Read the data and repeat all of it exactly.

☆ ☆ ☆ ☆

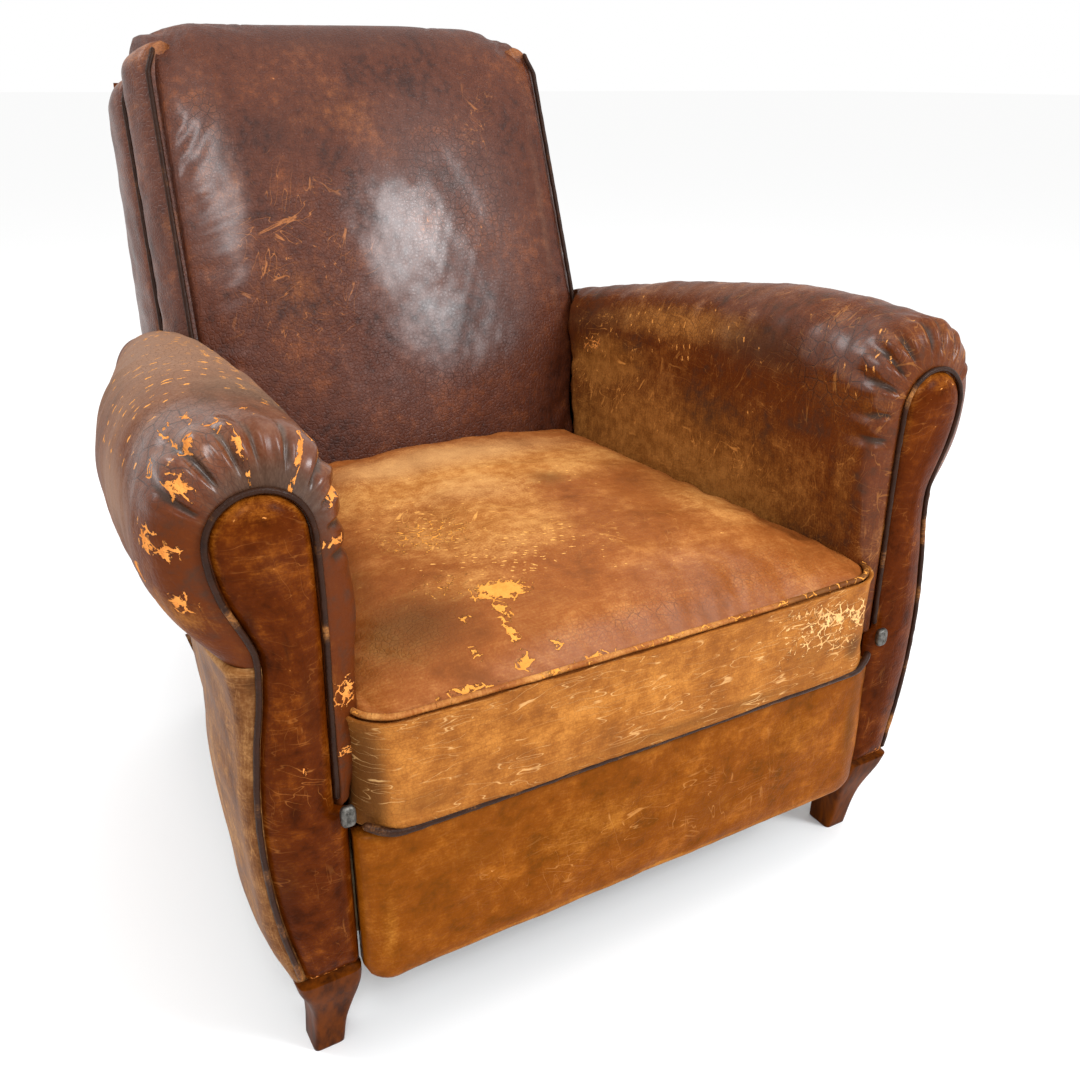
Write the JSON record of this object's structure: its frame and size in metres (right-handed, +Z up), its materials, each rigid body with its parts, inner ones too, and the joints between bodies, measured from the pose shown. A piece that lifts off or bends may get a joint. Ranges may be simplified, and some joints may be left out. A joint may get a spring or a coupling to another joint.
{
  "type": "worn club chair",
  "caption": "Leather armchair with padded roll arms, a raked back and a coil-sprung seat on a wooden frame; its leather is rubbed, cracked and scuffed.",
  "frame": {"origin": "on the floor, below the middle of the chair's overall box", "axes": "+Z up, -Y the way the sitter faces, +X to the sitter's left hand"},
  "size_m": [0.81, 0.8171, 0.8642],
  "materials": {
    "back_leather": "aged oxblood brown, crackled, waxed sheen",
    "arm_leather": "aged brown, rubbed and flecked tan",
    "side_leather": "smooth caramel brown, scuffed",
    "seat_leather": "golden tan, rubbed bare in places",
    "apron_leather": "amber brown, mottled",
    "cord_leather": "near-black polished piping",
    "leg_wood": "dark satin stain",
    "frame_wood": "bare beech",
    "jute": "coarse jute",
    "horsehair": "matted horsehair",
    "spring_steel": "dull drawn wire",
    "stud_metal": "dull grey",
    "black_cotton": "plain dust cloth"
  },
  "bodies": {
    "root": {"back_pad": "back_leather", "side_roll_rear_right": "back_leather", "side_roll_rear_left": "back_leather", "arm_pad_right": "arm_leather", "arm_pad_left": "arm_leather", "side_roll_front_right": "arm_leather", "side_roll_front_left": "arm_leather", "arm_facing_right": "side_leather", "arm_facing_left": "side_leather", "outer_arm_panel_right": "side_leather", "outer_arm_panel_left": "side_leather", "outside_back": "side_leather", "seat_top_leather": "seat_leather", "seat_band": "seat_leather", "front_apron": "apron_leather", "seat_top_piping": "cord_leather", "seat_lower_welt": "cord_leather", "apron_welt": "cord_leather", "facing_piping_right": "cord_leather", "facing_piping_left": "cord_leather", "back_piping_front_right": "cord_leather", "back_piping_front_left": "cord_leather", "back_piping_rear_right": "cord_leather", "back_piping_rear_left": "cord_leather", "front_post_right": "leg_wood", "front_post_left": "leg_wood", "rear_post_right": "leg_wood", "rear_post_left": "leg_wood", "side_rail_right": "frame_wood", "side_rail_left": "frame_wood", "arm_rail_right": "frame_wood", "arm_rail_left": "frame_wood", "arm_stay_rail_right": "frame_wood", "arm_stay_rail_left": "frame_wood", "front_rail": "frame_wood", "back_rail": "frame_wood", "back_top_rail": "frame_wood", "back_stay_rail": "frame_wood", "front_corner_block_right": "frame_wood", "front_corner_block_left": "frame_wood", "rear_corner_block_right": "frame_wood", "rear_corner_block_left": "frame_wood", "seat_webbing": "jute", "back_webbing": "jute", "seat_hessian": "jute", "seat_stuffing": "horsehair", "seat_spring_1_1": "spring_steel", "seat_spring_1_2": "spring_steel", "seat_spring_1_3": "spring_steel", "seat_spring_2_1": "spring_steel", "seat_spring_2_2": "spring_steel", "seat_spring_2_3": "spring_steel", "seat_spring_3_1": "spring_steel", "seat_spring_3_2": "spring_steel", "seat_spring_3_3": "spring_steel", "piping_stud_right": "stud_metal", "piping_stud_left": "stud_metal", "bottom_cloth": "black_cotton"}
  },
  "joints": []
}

☆ ☆ ☆ ☆

#### THE COMPLETED TASK
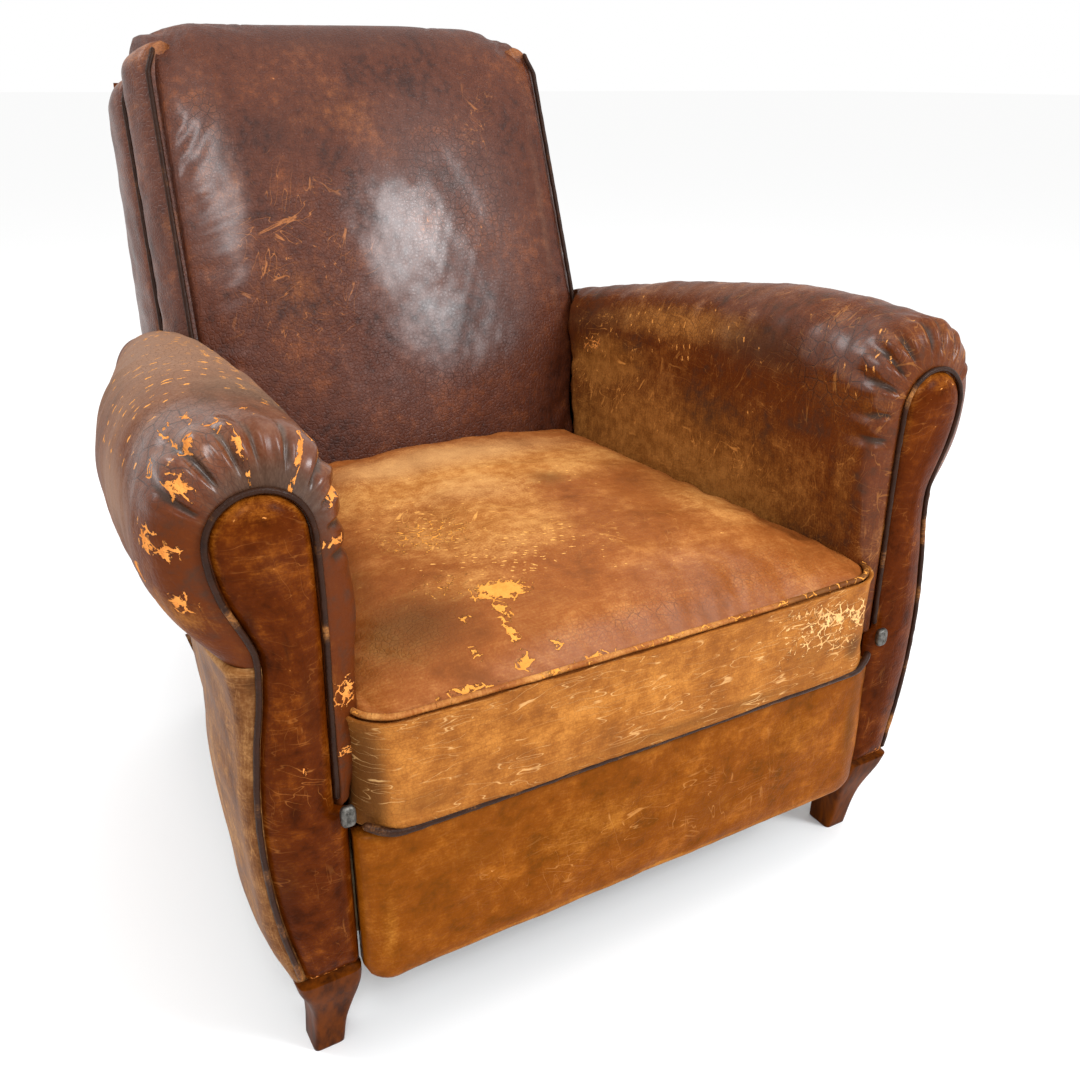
Write the JSON record of this object's structure: its frame and size in metres (right-handed, +Z up), its materials, each rigid body with its parts, inner ones too, and the joints between bodies, measured from the pose shown. A piece that lifts off or bends may get a joint. Ranges may be simplified, and some joints may be left out. A joint may get a spring or a coupling to another joint.
{
  "type": "worn club chair",
  "caption": "Leather armchair with padded roll arms, a raked back and a coil-sprung seat on a wooden frame; its leather is rubbed, cracked and scuffed.",
  "frame": {"origin": "on the floor, below the middle of the chair's overall box", "axes": "+Z up, -Y the way the sitter faces, +X to the sitter's left hand"},
  "size_m": [0.81, 0.8171, 0.8642],
  "materials": {
    "back_leather": "aged oxblood brown, crackled, waxed sheen",
    "arm_leather": "aged brown, rubbed and flecked tan",
    "side_leather": "smooth caramel brown, scuffed",
    "seat_leather": "golden tan, rubbed bare in places",
    "apron_leather": "amber brown, mottled",
    "cord_leather": "near-black polished piping",
    "leg_wood": "dark satin stain",
    "frame_wood": "bare beech",
    "jute": "coarse jute",
    "horsehair": "matted horsehair",
    "spring_steel": "dull drawn wire",
    "stud_metal": "dull grey",
    "black_cotton": "plain dust cloth"
  },
  "bodies": {
    "root": {"back_pad": "back_leather", "side_roll_rear_right": "back_leather", "side_roll_rear_left": "back_leather", "arm_pad_right": "arm_leather", "arm_pad_left": "arm_leather", "side_roll_front_right": "arm_leather", "side_roll_front_left": "arm_leather", "arm_facing_right": "side_leather", "arm_facing_left": "side_leather", "outer_arm_panel_right": "side_leather", "outer_arm_panel_left": "side_leather", "outside_back": "side_leather", "seat_top_leather": "seat_leather", "seat_band": "seat_leather", "front_apron": "apron_leather", "seat_top_piping": "cord_leather", "seat_lower_welt": "cord_leather", "apron_welt": "cord_leather", "facing_piping_right": "cord_leather", "facing_piping_left": "cord_leather", "back_piping_front_right": "cord_leather", "back_piping_front_left": "cord_leather", "back_piping_rear_right": "cord_leather", "back_piping_rear_left": "cord_leather", "front_post_right": "leg_wood", "front_post_left": "leg_wood", "rear_post_right": "leg_wood", "rear_post_left": "leg_wood", "side_rail_right": "frame_wood", "side_rail_left": "frame_wood", "arm_rail_right": "frame_wood", "arm_rail_left": "frame_wood", "arm_stay_rail_right": "frame_wood", "arm_stay_rail_left": "frame_wood", "front_rail": "frame_wood", "back_rail": "frame_wood", "back_top_rail": "frame_wood", "back_stay_rail": "frame_wood", "front_corner_block_right": "frame_wood", "front_corner_block_left": "frame_wood", "rear_corner_block_right": "frame_wood", "rear_corner_block_left": "frame_wood", "seat_webbing": "jute", "back_webbing": "jute", "seat_hessian": "jute", "seat_stuffing": "horsehair", "seat_spring_1_1": "spring_steel", "seat_spring_1_2": "spring_steel", "seat_spring_1_3": "spring_steel", "seat_spring_2_1": "spring_steel", "seat_spring_2_2": "spring_steel", "seat_spring_2_3": "spring_steel", "seat_spring_3_1": "spring_steel", "seat_spring_3_2": "spring_steel", "seat_spring_3_3": "spring_steel", "piping_stud_right": "stud_metal", "piping_stud_left": "stud_metal", "bottom_cloth": "black_cotton"}
  },
  "joints": []
}